Evaluating a Contractor:
- References & company reputation (also certification, member ASES)
- Warranty offered
- Value added (free maintenances)
- System Design
- Performance Estimates
- Appearance of panels & installation
- General: Two Types – Flat Plate (since 1980) which is cheaper but less efficient and heavier; and Vacuum Tube which is ‘state of art’ and performs better in cloudy or cold weather (10% more efficient). Indirect heat with ethylene glycol as heat transfer fluid. Glycol needs to be replaced every 8 years ($200 service call cost). Best TSRF is on south facing roof at 32° tilt from the ground and no building or tree shadows.
- Viessman: 1 Vacuum Tube panel or 2 flat plates generate 60 gallons/day for 2 people (saves 40 KBTU/day). Replacing a tube is $300 plus tax.

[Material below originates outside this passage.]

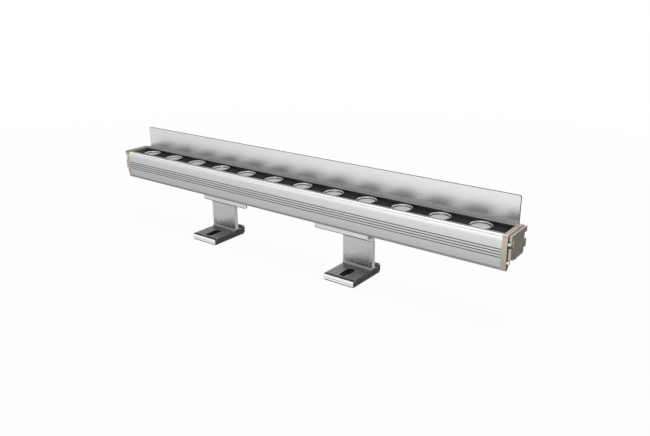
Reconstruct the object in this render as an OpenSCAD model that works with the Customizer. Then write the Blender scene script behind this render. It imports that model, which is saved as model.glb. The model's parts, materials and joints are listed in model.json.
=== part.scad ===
/* [Housing] */
// Length of the extruded housing between the end caps
body_length = 484; // [360:1:700]
// Depth of the housing, from its front face to its rear face
body_depth = 34; // [30:0.5:42]
// Height of the front face, from the top to the foot of the apron
body_height = 32; // [31:0.5:38]
// Depth of the underside behind the apron, measured from the top
underside_depth = 24.4; // [24:0.1:26]
// Thickness of the front wall below the lens panel
front_wall = 4.6; // [4:0.1:5.4]
// Width of the lip in front of the lens panel
lip_width = 3.2; // [2.4:0.1:3.8]
// Width of the flat ledge behind the lens panel
ledge_width = 7.4; // [7:0.1:8]
// Width of the step that the panel rests on at the rear
rear_step = 1.4; // [1:0.1:1.8]
// Depth of the cavity floor below the top
floor_depth = 14.7; // [14.5:0.1:15.4]
// Thickness of the floor over the rail channel
floor_thick = 3.5; // [3.2:0.1:3.6]
// Thickness of the apron that hides the rail
apron_thick = 5.6; // [5:0.1:6]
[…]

- A second tank is needed, the electric or gas tank cannot be used for solar, but rather is downstream in series from solar tank.
- A pump & controls are needed for the glycol system.

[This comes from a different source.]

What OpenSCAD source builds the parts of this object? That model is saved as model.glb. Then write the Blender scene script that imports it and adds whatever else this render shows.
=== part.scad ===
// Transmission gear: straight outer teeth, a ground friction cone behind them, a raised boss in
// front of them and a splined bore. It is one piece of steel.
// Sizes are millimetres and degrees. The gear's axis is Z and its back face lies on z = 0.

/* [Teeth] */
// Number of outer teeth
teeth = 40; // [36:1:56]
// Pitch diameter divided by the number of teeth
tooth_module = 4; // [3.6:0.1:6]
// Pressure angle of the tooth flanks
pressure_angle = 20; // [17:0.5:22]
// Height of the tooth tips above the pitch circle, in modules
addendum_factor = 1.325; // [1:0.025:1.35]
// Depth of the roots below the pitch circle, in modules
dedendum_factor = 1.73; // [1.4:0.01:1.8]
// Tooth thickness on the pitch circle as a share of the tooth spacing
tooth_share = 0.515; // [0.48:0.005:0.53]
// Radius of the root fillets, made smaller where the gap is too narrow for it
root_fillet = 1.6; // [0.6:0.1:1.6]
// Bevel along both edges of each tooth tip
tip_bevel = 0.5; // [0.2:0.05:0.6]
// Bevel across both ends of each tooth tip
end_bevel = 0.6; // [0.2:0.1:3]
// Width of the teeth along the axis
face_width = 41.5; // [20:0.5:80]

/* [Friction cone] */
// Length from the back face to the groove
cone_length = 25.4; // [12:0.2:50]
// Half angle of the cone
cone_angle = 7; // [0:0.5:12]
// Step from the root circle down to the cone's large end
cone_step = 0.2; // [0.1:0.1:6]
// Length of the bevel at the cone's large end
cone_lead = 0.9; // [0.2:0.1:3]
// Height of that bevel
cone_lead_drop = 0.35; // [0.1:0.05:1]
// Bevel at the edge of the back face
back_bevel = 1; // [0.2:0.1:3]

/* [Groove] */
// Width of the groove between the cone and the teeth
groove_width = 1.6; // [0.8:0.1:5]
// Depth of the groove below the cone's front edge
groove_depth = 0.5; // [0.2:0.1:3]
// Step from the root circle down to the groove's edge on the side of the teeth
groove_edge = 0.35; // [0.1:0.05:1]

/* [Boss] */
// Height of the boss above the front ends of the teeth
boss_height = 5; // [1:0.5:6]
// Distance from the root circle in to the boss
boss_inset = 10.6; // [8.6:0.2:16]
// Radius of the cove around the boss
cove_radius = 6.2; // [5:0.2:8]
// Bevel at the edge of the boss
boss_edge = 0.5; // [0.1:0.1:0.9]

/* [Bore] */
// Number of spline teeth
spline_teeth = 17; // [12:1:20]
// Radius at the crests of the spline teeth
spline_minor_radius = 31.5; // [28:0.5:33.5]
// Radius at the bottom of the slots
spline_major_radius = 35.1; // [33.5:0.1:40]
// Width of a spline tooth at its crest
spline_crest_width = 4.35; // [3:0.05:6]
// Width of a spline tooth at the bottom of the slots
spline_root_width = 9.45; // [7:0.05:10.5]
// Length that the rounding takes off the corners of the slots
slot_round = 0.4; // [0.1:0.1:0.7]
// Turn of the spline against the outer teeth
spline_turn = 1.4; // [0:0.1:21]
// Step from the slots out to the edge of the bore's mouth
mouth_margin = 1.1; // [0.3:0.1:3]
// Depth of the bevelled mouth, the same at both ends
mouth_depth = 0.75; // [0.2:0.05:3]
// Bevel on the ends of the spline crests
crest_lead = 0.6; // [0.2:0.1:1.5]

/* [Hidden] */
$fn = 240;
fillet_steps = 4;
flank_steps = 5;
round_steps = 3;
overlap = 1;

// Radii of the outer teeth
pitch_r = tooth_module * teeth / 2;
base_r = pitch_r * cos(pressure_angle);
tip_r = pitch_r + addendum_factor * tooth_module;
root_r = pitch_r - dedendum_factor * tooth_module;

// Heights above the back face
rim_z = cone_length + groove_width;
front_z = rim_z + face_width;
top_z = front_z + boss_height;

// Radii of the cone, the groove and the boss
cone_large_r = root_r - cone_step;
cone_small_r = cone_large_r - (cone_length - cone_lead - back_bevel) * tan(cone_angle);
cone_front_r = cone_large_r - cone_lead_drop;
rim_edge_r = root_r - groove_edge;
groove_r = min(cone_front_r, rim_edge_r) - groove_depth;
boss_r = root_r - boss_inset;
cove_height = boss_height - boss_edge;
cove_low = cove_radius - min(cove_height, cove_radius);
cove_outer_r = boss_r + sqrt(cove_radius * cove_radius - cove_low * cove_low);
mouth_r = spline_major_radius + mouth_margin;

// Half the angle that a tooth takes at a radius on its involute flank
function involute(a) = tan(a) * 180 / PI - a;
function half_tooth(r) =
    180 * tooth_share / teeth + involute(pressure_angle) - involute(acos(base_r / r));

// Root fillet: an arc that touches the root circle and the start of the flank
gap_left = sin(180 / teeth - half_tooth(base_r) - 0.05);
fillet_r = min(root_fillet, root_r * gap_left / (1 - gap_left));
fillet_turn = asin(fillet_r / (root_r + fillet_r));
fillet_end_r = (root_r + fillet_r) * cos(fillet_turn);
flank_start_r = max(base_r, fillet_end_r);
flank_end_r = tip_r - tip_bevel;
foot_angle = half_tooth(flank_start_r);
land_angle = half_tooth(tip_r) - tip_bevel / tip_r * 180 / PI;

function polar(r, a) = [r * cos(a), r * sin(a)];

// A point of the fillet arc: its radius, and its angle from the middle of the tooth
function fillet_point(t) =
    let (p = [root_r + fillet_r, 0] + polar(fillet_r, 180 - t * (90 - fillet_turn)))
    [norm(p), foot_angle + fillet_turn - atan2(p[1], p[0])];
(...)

- Flow sensors & thermostats are needed on potable water side of system.
- Roof mounting hardware is needed for collectors. Need a roofer to install these.
- Most systems need a “heat dump” in the plumbing system for hot days to avoid glycol overheat.
- A mixing valve is needed to make sure that water going to house does not exceed 125°
- Property covenants may be an issue for collector panels, much be checked by homeowner.
- Systems needs annual FSM to check pH of glycol, pump, controls, clean collectors, etc.
- These are heavy and may need a crane to lift collector panels to roof.